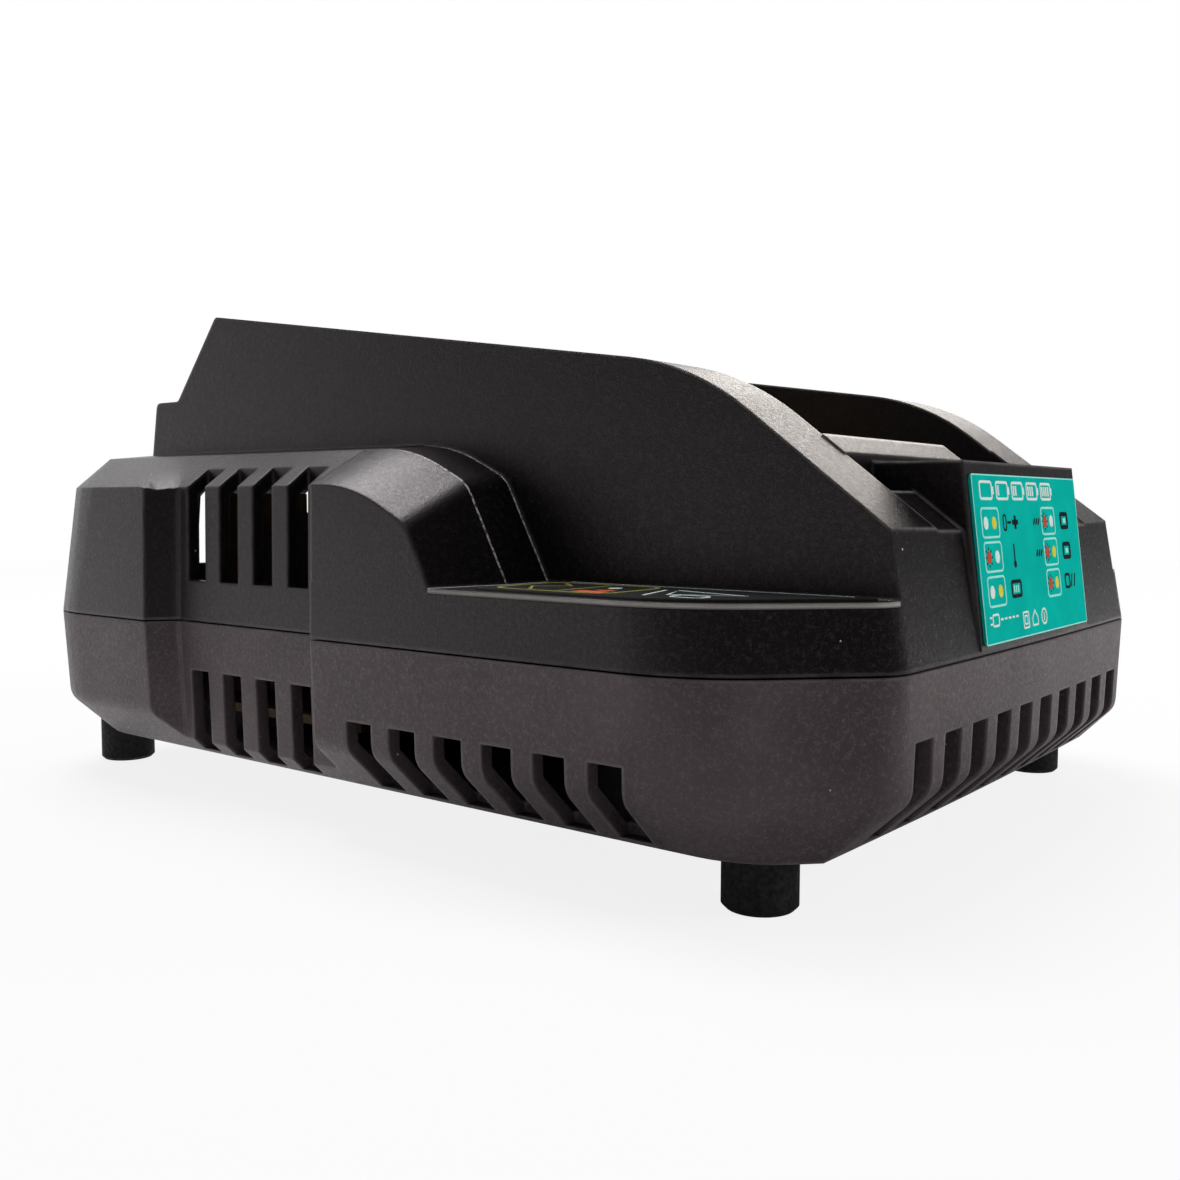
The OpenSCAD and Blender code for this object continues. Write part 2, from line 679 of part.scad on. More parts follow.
module rounded_plate(w, h, r, t) {
    linear_extrude(t) {
        square([w - 2 * r, h], center = true);
        square([w, h - 2 * r], center = true);
        for (x = [-1, 1], y = [-1, 1]) translate([x * (w / 2 - r), y * (h / 2 - r)]) circle(r);
    }
}

module front_label() color("#0fa08c") about_centre() {
    middle = (label_foot_z + 0.6 + block_z - 2) / 2;
    translate([0, label_face(middle), middle]) rotate([90 - atan(label_lean), 0, 0])
        rounded_plate(label_w, label_h, 1, label_t);
}

// The dark label follows the ledge's edge and its chamfered corner
ledge_label_y = [5, nose_y - 13];
ledge_label_gap = 2.4;
module ledge_label() color("#17161a") about_centre() translate([0, 0, ledge_z])
    linear_extrude(label_t) intersection() {
        polygon([for (p = top_ring(ledge_z, ledge_label_gap)) [p.x, p.y]]);
        translate([-half_w, ledge_label_y[0]])
            square([half_w - cheek_out - 1.6, ledge_label_y[1] - ledge_label_y[0]]);
    }

module light_pipes() color("#e8f0f0") about_centre() for (y = pipe_y)
    along_z(-pipe_x, y, indicator_z + 1.2, ledge_z, pipe_r);

module indicator_leds() color("#d83020") about_centre() for (y = pipe_y)
    along_z(-pipe_x, y, indicator_z, indicator_z + 1.2, 1.4);

module indicator_board() color("#2f6b3a") about_centre()
    block([-pipe_x - 4, pipe_y[0] - 7, indicator_z - board_t],
        [-pipe_x + 4, pipe_y[1] + 7, indicator_z]);

// ---- Terminal block and contacts ----
blade_x = 10;
blade_t = 0.8;
blade_l = 14;
signal_x = [-3, 0, 3];

module terminal_block() color("#c9a227") about_centre() difference() {
    union() {
        intersection() {
            block([-terminal_w / 2, terminal_y - terminal_l / 2, terminal_low],
                [terminal_w / 2, terminal_y + terminal_l / 2, big]);
            slab(-terminal_w, terminal_w, [
                [0, 0], [0, deck_z(0) + terminal_h], [big / 2, deck_z(big / 2) + terminal_h],
                [big / 2, 0]]);
        }
        block([-terminal_w / 2 - 3, terminal_y - terminal_l / 2 - 2, terminal_low],
            [terminal_w / 2 + 3, terminal_y + terminal_l / 2 + 2, terminal_low + 2]);
    }
    for (x = [-blade_x, blade_x])
        block([x - 2.2, terminal_y - terminal_l / 2 + 3, deck_z(terminal_y) - 3],
            [x + 2.2, terminal_y + terminal_l / 2 + 1, big]);
    block([-4.6, terminal_y - terminal_l / 2 + 3, deck_z(terminal_y) - 3],
        [4.6, terminal_y + terminal_l / 2 + 1, big]);
    for (x = [-blade_x, blade_x])
        block([x - blade_t / 2, terminal_y - blade_l / 2, 0], [x + blade_t / 2,
            terminal_y + blade_l / 2, big]);
    for (x = signal_x)
        block([x - 0.25, terminal_y - 4, 0], [x + 0.25, terminal_y + 4, big]);
}

module power_contacts() color("#c8b070") about_centre() for (x = [-blade_x, blade_x]) {
    block([x - blade_t / 2, terminal_y - blade_l / 2, terminal_low - 4],
        [x + blade_t / 2, terminal_y + blade_l / 2, deck_z(terminal_y) + terminal_h - 1.5]);
}

module signal_contacts() color("#d8c890") about_centre() for (x = signal_x)
    block([x - 0.25, terminal_y - 4, terminal_low - 3],
        [x + 0.25, terminal_y + 4, deck_z(terminal_y) + terminal_h - 2.5]);

module output_leads() color("#b02020") about_centre() for (x = [-blade_x, blade_x])
    along_z(x, terminal_y, board_top, terminal_low - 4, 1.3);

// ---- Boards and what they carry ----
wing = [-board_w / 2 - 10, 97, 142];
module main_board() color("#8a6a3c") about_centre() difference() {
    union() {
        block([-board_w / 2, board_y, board_z], [board_w / 2, board_back, board_top]);
        block([wing[0], wing[1], board_z], [-board_w / 2 + lap, wing[2], board_top]);
    }
    for (x = [-post_x, post_x], y = post_y)
        along_z(x, y, board_z - 1, board_top + 1, board_screw_r + 0.3);
}

module control_board() color("#2f6b3a") about_centre()
    block([-16, 44, board_top], [26, 44 + board_t, board_top + 20]);

core = [-22, 104];
core_size = [34, 30, 26];
module transformer_core() color("#3a3a3e") about_centre() difference() {
    block([core.x - core_size.x / 2, core.y - core_size.y / 2 + 7, board_top + 2],
        [core.x + core_size.x / 2, core.y + core_size.y / 2 - 7, board_top + 2 + core_size.z]);
    difference() {
        block([core.x - core_size.x / 2 + 5, 0, board_top + 7],
            [core.x + core_size.x / 2 - 5, big, board_top + core_size.z - 3]);
        along_z(core.x, core.y, 0, big, 5);
    }
}

module transformer_coil() color("#c9a24a") about_centre() difference() {
    union() {
        along_z(core.x, core.y, board_top + 8.5, board_top + core_size.z - 4.5, 11);
        for (z = [board_top + 7, board_top + core_size.z - 4.5])
            block([core.x - 11.5, core.y - 14, z], [core.x + 11.5, core.y + 14, z + 1.5]);
        for (y = [core.y - 14, core.y + 11])
            block([core.x - 11.5, y, board_top], [core.x + 11.5, y + 3, board_top + 7.5]);
    }
    along_z(core.x, core.y, 0, big, 5.05);
}

module can(x, y, r, h) {
    along_z(x, y, board_top, board_top + h - 0.6, r);
    along_z(x, y, board_top + h - 0.6, board_top + h, r - 0.8);
}
module bulk_capacitor() color("#1f2a44") about_centre() can(-34, 70, 11, 22);
module output_capacitors() color("#22324f") about_centre() for (y = [100, 113]) can(12, y, 5, 20);
module relay() color("#d8d8d4") about_centre()
    block([19, 61, board_top], [39, 77, board_top + 15.5]);
module buzzer() color("#151515") about_centre() difference() {
    along_z(-38, 46, board_top, board_top + 9, 6);
    along_z(-38, 46, board_top + 6, board_top + 10, 1.5);
}

sink_y = board_back - 4;
sink_t = 2;
sink_top = edge_z - 1;
module primary_heat_sink() color("#b8bcc0") about_centre() difference() {
    union() {
        block([-board_w / 2 - 5.5, sink_y, board_top], [20, sink_y + sink_t, sink_top]);
        for (x = [-30:8:18])
            block([x, sink_y + sink_t - 0.1, board_top + 4], [x + 1.5, sink_y + sink_t + 5,
                sink_top - 14]);
    }
    block([-34, sink_y - 1, sink_top - 4], [-31, sink_y + 8, sink_top + 1]);
}
module transistor_case(x) {
    block([x - 5, sink_y - 4.5, board_top + 6], [x + 5, sink_y, board_top + 21]);
    for (dx = [-2.5, 0, 2.5])
        block([x + dx - 0.4, sink_y - 2.6, board_top], [x + dx + 0.4, sink_y - 1.9, board_top + 6]);
}
module power_transistor() color("#1a1a1a") about_centre() transistor_case(-22);
module bridge_rectifier() color("#1a1a1a") about_centre() {
    block([2, sink_y - 4, board_top + 5], [18, sink_y, board_top + 18]);
    for (x = [4, 8, 12, 16])
        block([x - 0.4, sink_y - 2.4, board_top], [x + 0.4, sink_y - 1.6, board_top + 5]);
}

out_sink = [28, 84, 120];
module output_heat_sink() color("#b8bcc0") about_centre() {
    block([out_sink[0], out_sink[1], board_top], [out_sink[0] + 2, out_sink[2], board_top + 28]);
    for (y = [out_sink[1] + 2:6:out_sink[2] - 2])
        block([out_sink[0] + 1.9, y, board_top], [out_sink[0] + 9, y + 1.5, board_top + 28]);
}
module output_rectifier() color("#1a1a1a") about_centre() {
    block([out_sink[0] - 4.5, 97, board_top + 5], [out_sink[0], 107, board_top + 20]);
    for (y = [99.5, 104.5])
        block([out_sink[0] - 2.6, y - 0.4, board_top], [out_sink[0] - 1.9, y + 0.4,
            board_top + 5]);
}

choke = [-3, 130];
module line_choke() color("#4f5a3c") about_centre()
    translate([choke.x, choke.y, board_top + 5]) rotate_extrude()
        translate([6, -3]) square([4.5, 6]);
module choke_winding() color("#b5642c") about_centre() for (s = [0, 180])
    translate([choke.x, choke.y, board_top]) rotate([0, 0, s + 40])
        difference() {
            rotate_extrude(angle = 100) translate([4.6, 0]) square([7.3, 10]);
            rotate_extrude() translate([5.95, 1.95]) square([4.6, 6.1]);
        }

module x_capacitor() color("#d6b21c") about_centre()
    block([14, 122.5, board_top], [32, 130.5, board_top + 14]);

fuse_x = 42;
fuse_y = 112;
fuse_z = board_top + 6;
module fuse() color("#dfe6e8") about_centre() {
    along_y([fuse_x, fuse_y + 5, fuse_z], 2.3, 10);
    for (y = [fuse_y, fuse_y + 15]) along_y([fuse_x, y, fuse_z], 2.6, 5);
}
module fuse_clips() color("#c8ccd0") about_centre() for (y = [fuse_y + 0.5, fuse_y + 15.5])
    difference() {
        block([fuse_x - 3.2, y, board_top], [fuse_x + 3.2, y + 4, fuse_z + 1.5]);
        along_y([fuse_x, y - 1, fuse_z], 2.65, 8);
        block([fuse_x - 2, y - 1, fuse_z], [fuse_x + 2, y + 5, fuse_z + 5]);
    }

// ---- Fan ----
fan_bore = fan_size / 2 - 1;
bearing_r = 2.6;
plate_t = 1.6;
module fan_place() translate([fan_x0, fan_y, fan_z]) rotate([90, 0, 90]) children();

module fan_frame() color("#1b1b1f") about_centre() fan_place() {
    difference() {
        linear_extrude(fan_depth) difference() {
            union() {
                square([fan_size - 4, fan_size], center = true);
                square([fan_size, fan_size - 4], center = true);
                for (x = [-1, 1], y = [-1, 1])
                    translate([x, y] * (fan_size / 2 - 2)) circle(2);
            }
            circle(fan_bore, $fn = 96);
        }
        for (x = [-1, 1], y = [-1, 1])
            translate([x * (fan_size / 2 - 4), y * (fan_size / 2 - 4), -1])
                cylinder(h = fan_depth + 2, r = 1.7);
    }
    difference() {
        union() {
            cylinder(h = plate_t, r = hub_r - 1);
            cylinder(h = fan_depth - 2.6, r = bearing_r);
            for (a = [45:90:315]) rotate([0, 0, a])
                translate([hub_r - 2, -0.8, 0]) cube([fan_bore - hub_r + 2.4, 1.6, plate_t]);
        }
        translate([0, 0, -1]) cylinder(h = fan_depth + 2, r = shaft_r + 0.05);
    }
}

module fan_stator() color("#b5642c") about_centre() fan_place() difference() {
    translate([0, 0, plate_t]) cylinder(h = 3.6, r = hub_r - 2.4);
    translate([0, 0, plate_t - 1]) cylinder(h = 6, r = bearing_r + 0.02);
}

// One blade: a thin vane that twists as it leaves the hub
blade_rings = 4;
function blade_ring(k) = let (
        r = hub_r - 0.6 + (fan_bore - 0.7 - hub_r + 0.6) * k / blade_rings,
        pitch = 52 - 16 * k / blade_rings,
        chord = 8.4 + 1.2 * k / blade_rings,
        rise = 0.7)
    [for (p = [[-0.5, 0, 0], [-0.25, 1, 0], [0, 1.25, 0], [0.25, 1, 0], [0.5, 0, 0],
            [0.25, 1, -1], [0, 1.25, -1], [-0.25, 1, -1]])
        let (
            u = p.x * chord,
            v = p.y * rise + p.z * 0.9,
            s = u * cos(pitch) - v * sin(pitch),
            h = u * sin(pitch) + v * cos(pitch))
        [r * cos(s / r * degree), r * sin(s / r * degree), h]];

module fan_rotor() color("#141418") about_centre() fan_place() {
    difference() {
        translate([0, 0, plate_t + 0.6]) cylinder(h = fan_depth - plate_t - 1, r = hub_r);
        translate([0, 0, plate_t]) cylinder(h = fan_depth - plate_t - 1.6, r = hub_r - 1.2);
    }
    translate([0, 0, 0.4]) cylinder(h = fan_depth - 1.2, r = shaft_r);
    for (i = [0:fan_blades - 1]) rotate([0, 0, 360 / fan_blades * i])
        translate([0, 0, (plate_t + fan_depth) / 2 + 0.2])
            loft([for (k = [0:blade_rings]) blade_ring(k)], 0);
}

// ---- Gland and screws ----
module cord_gland() color("#101010") about_centre() difference() {
    union() {
        along_y([gland_x, gland_seat - 2.5, gland_z], gland_flange_r, 2.5);
        along_y([gland_x, gland_seat - 14, gland_z], gland_r, body_l - 0.8 - gland_seat + 14);
    }
    along_y([gland_x, 0, gland_z], cord_r, big);
}

module board_screws() color("#b0b4b8") about_centre() for (x = [-post_x, post_x], y = post_y) {
    along_z(x, y, inner_floor + 1, board_top, board_screw_r);
    along_z(x, y, board_top, board_top + 1.6, 2.6);
}

module housing_screws() color("#b0b4b8") about_centre() both_sides() for (i = [0, 1]) difference() {
    union() {
        along_z(-column_x[i], column_y[i], screw_seat - 2, screw_seat, column_r - 1.3);
        along_z(-column_x[i], column_y[i], screw_seat, seam_z - 1 + seam_gap + screw_depth - 1,
            screw_r);
    }
    along_z(-column_x[i], column_y[i], screw_seat - 3, screw_seat - 1, 1.1, $fn = 6);
}

base_shell();
top_shell();
foot_front_left();
foot_front_right();
foot_rear_left();
foot_rear_right();
front_label();
ledge_label();
light_pipes();
indicator_board();
indicator_leds();
terminal_block();
power_contacts();
signal_contacts();
output_leads();
main_board();
control_board();
transformer_core();
transformer_coil();
bulk_capacitor();
output_capacitors();
primary_heat_sink();
power_transistor();
bridge_rectifier();
output_heat_sink();
output_rectifier();
line_choke();
choke_winding();
x_capacitor();
fuse();
fuse_clips();
relay();
buzzer();
fan_frame();
fan_stator();
fan_rotor();
cord_gland();
board_screws();
housing_screws();
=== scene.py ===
"""Looks of a desk charger for slide-on power tool batteries.

The housing, the rubber feet, the labels and everything inside keep the frame's
places. Lengths are metres in code and millimetres where a name ends in _mm.
"""
import math

import bmesh
import bpy
import numpy as np
from mathutils import Matrix, Vector


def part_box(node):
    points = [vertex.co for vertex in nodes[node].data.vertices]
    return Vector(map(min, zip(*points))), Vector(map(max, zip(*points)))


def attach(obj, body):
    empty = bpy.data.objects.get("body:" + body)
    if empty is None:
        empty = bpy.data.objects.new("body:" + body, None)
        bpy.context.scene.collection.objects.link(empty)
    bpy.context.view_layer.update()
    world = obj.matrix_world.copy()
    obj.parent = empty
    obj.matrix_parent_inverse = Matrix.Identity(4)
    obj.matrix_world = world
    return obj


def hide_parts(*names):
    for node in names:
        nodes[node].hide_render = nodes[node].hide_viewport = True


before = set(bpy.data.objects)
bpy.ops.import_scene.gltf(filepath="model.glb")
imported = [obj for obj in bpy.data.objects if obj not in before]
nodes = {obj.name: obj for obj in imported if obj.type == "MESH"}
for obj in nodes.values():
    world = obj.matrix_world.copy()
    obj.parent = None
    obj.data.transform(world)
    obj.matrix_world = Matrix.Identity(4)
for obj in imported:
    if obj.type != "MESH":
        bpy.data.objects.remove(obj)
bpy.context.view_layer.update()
MM = 0.001

# ---- Places on the housing ----
# The flat top of the side ledges, and the seam between the two shells
LEDGE_Z, SEAM_Z = 0.0434, 0.0336
# The outer and the inner crease of a vent block's crown
CROWN_OUT_X, CROWN_IN_X = 0.0601, 0.0506
# The front and the rear end of the creases over a vent block's nose
NOSE_Y = (-0.036, -0.001)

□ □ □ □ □

**Request:** Reproduce exactly the lines from the line with "base_shell();" to the line with "before = set(bpy.data.objects)", both end lines included.

**Solution to this problem:**
base_shell();
top_shell();
foot_front_left();
foot_front_right();
foot_rear_left();
foot_rear_right();
front_label();
ledge_label();
light_pipes();
indicator_board();
indicator_leds();
terminal_block();
power_contacts();
signal_contacts();
output_leads();
main_board();
control_board();
transformer_core();
transformer_coil();
bulk_capacitor();
output_capacitors();
primary_heat_sink();
power_transistor();
bridge_rectifier();
output_heat_sink();
output_rectifier();
line_choke();
choke_winding();
x_capacitor();
fuse();
fuse_clips();
relay();
buzzer();
fan_frame();
fan_stator();
fan_rotor();
cord_gland();
board_screws();
housing_screws();
=== scene.py ===
"""Looks of a desk charger for slide-on power tool batteries.

The housing, the rubber feet, the labels and everything inside keep the frame's
places. Lengths are metres in code and millimetres where a name ends in _mm.
"""
import math

import bmesh
import bpy
import numpy as np
from mathutils import Matrix, Vector


def part_box(node):
    points = [vertex.co for vertex in nodes[node].data.vertices]
    return Vector(map(min, zip(*points))), Vector(map(max, zip(*points)))


def attach(obj, body):
    empty = bpy.data.objects.get("body:" + body)
    if empty is None:
        empty = bpy.data.objects.new("body:" + body, None)
        bpy.context.scene.collection.objects.link(empty)
    bpy.context.view_layer.update()
    world = obj.matrix_world.copy()
    obj.parent = empty
    obj.matrix_parent_inverse = Matrix.Identity(4)
    obj.matrix_world = world
    return obj


def hide_parts(*names):
    for node in names:
        nodes[node].hide_render = nodes[node].hide_viewport = True


before = set(bpy.data.objects)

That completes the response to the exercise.